| Exercise instructions |
In the listing that follows, the range to quote begins at the line that has "arc = JernArc(flank" and ends after the line that has "points = [vertex.co"; quote it verbatim and add nothing.

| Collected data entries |
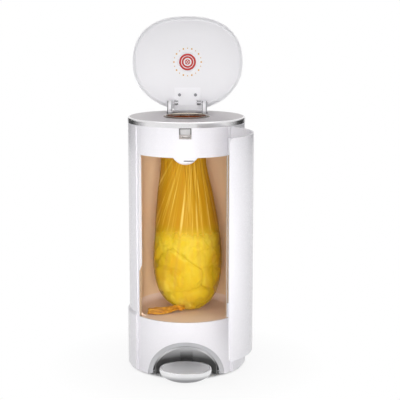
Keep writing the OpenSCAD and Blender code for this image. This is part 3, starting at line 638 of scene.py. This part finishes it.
def bagMiddle(height):
    down = ramp(height, *film["gatherZ"]) ** film["gatherPower"]
    up = ramp(height, *film["neckZ"])
    lean = film["lean"] * ramp(height, *film["leanZ"])
    x = (film["middle"][0] + lean) * (1 - down) * (1 - up) + film["gather"][0] * down
    y = film["middle"][1] * (1 - down) * (1 - up) + film["gather"][1] * down + film["neckY"] * up
    return x, y


# nappies pressed together in the bag: each fills the room up to the next one and to the film.
# A seat is a middle and a reach, and facets are the size, the tip and the shift of the creases
nappies = {"seats": [(2, -6, 171.1, 39), (43.9, -6, 231.1, 33.9), (-18.9, 30.3, 231.1, 33.9),
                     (-18.9, -42.3, 231.1, 33.9), (21.8, 28.2, 285.8, 33.9), (-37.5, -6, 285.8, 33.9),
                     (21.8, -40.2, 285.8, 33.9)],
           "top": 329, "dome": 0.0022, "bottom": 131.6, "footSlope": 0.9, "bagZ": (130.2, 470),
           "film": 1.6, "apart": 0.25, "divide": 5, "farthest": 70.0, "tries": 13,
           "facets": [(40, 44, 0.3), (20, 9.68, 5.1)], "tipScale": 5.3, "seed": 5, "sink": 4.6, "leastSink": 0.25,
           "shell": 9, "leastShell": 0.15}


def fromFilm(point):
    # half width of the bag at a point's height, and how far out the point is
    x, y, z = point
    lowest, highest = nappies["bagZ"]
    middleX, middleY = bagMiddle(z)
    return bagSide(min(max(z, lowest), highest)), math.hypot(x - middleX, y - middleY)


def roomAt(point, place):
    # how far inside its own room a point is, less than nothing outside
    x, y, z = point
    side, out = fromFilm(point)
    room = side * (1 - film["pleatDepth"] * ramp(z, *film["pleatZ"])) - nappies["film"] - out
    room = min(room, (z - nappies["bottom"]) * nappies["footSlope"])
    seatX, seatY, seatZ, reach = nappies["seats"][place]
    crown = nappies["top"] - nappies["dome"] * ((x - seatX) ** 2 + (y - seatY) ** 2) - z
    room = min(room, crown)
    own = (x - seatX) ** 2 + (y - seatY) ** 2 + (z - seatZ) ** 2 - reach ** 2
    for other, (otherX, otherY, otherZ, otherReach) in enumerate(nappies["seats"]):
        if other != place:
            apart = math.dist((seatX, seatY, seatZ), (otherX, otherY, otherZ))
            power = (x - otherX) ** 2 + (y - otherY) ** 2 + (z - otherZ) ** 2 - otherReach ** 2
            room = min(room, (power - own) / (2 * apart) - nappies["apart"])
    return room


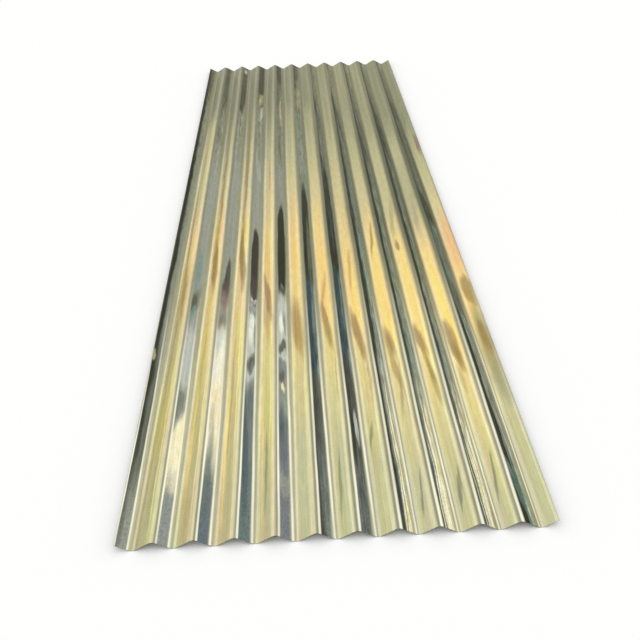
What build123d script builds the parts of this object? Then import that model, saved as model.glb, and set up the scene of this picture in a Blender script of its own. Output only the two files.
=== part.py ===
from build123d import *

import os
from math import acos, atan2, cos, degrees, hypot, radians, sin

# Driving dimensions, in millimetres
sheet_length = 3000.0  # cut length, along the waves
pitch = 76.2  # from one crest to the next, three inches
crest_count = 10
wave_depth = 18.0  # from trough to crest, on one face of the sheet
sheet_thickness = 0.6
bend_radius = 12.0  # of the sheet's middle line, over each crest and in each trough
edge_flank = 30.0  # flat part of the flank that each long edge keeps above its outermost trough

# Slope of the flat flanks, in degrees: each is tangent to a trough's arc and to a crest's arc
half_pitch = pitch / 2
arc_centre_drop = 2 * bend_radius - wave_depth
arc_centre_gap = hypot(half_pitch, arc_centre_drop)
flank_slope = degrees(atan2(half_pitch, arc_centre_drop) - acos(2 * bend_radius / arc_centre_gap))

# Run and rise of half an arc, and the flat that is left between two arcs
arc_run = bend_radius * sin(radians(flank_slope))
arc_rise = bend_radius * (1 - cos(radians(flank_slope)))
flank_flat = (half_pitch - 2 * arc_run) / cos(radians(flank_slope))

# Upper end of the left edge, on the sheet's middle line: the troughs rest on Z = 0
left_edge_x = -crest_count * half_pitch - arc_run - edge_flank * cos(radians(flank_slope))
left_edge_z = sheet_thickness / 2 + arc_rise + edge_flank * sin(radians(flank_slope))


# One rolled sheet whose waves run along Y: both edges turn up, so there is one trough more than crests
with BuildPart() as corrugated_sheet:
    with BuildSketch(Plane.XZ) as wave_section:
        with BuildLine() as middle_line:
            flank = PolarLine((left_edge_x, left_edge_z), edge_flank, -flank_slope)
            for bend in range(2 * crest_count + 1):
                turn = 1 if bend % 2 == 0 else -1  # up out of a trough, or down over a crest
                arc = JernArc(flank @ 1, flank % 1, bend_radius, turn * 2 * flank_slope)
                is_last = bend == 2 * crest_count
                flank = PolarLine(arc @ 1, edge_flank if is_last else flank_flat, turn * flank_slope)
        trace(line_width=sheet_thickness)
    extrude(amount=sheet_length / 2, both=True)

corrugated_sheet.part.label = "corrugated_sheet"

os.makedirs("parts", exist_ok=True)
export_step(corrugated_sheet.part, "parts/corrugated_sheet.step")
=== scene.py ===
"""Looks of one corrugated sheet of galvanised steel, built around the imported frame. Lengths are in metres."""

import logging
from dataclasses import dataclass, field
from enum import Enum
from math import acos, atan2, cos, hypot, radians, sin, tan

import bmesh
import bpy
from bmesh.types import BMEdge, BMesh, BMVert
from bpy.types import Material, Mesh, Node, NodeSocket, NodeTree, Object
from mathutils import Matrix, Vector


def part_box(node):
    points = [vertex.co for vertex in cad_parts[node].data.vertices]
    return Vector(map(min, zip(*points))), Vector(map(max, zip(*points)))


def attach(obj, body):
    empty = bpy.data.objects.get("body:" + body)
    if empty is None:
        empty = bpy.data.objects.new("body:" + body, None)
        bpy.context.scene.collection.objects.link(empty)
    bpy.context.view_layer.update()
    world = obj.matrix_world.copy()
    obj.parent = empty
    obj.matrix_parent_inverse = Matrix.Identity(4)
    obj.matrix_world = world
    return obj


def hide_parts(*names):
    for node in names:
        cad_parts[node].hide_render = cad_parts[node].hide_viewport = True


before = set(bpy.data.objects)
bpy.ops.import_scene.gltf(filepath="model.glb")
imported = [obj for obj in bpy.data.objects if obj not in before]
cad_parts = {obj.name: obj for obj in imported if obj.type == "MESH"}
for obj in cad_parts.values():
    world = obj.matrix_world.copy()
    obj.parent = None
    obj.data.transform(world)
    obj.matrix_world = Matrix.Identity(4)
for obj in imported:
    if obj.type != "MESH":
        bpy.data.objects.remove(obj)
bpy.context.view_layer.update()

log = logging.getLogger("corrugated_sheet")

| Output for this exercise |
                arc = JernArc(flank @ 1, flank % 1, bend_radius, turn * 2 * flank_slope)
                is_last = bend == 2 * crest_count
                flank = PolarLine(arc @ 1, edge_flank if is_last else flank_flat, turn * flank_slope)
        trace(line_width=sheet_thickness)
    extrude(amount=sheet_length / 2, both=True)

corrugated_sheet.part.label = "corrugated_sheet"

os.makedirs("parts", exist_ok=True)
export_step(corrugated_sheet.part, "parts/corrugated_sheet.step")
=== scene.py ===
"""Looks of one corrugated sheet of galvanised steel, built around the imported frame. Lengths are in metres."""

import logging
from dataclasses import dataclass, field
from enum import Enum
from math import acos, atan2, cos, hypot, radians, sin, tan

import bmesh
import bpy
from bmesh.types import BMEdge, BMesh, BMVert
from bpy.types import Material, Mesh, Node, NodeSocket, NodeTree, Object
from mathutils import Matrix, Vector


def part_box(node):
    points = [vertex.co for vertex in cad_parts[node].data.vertices]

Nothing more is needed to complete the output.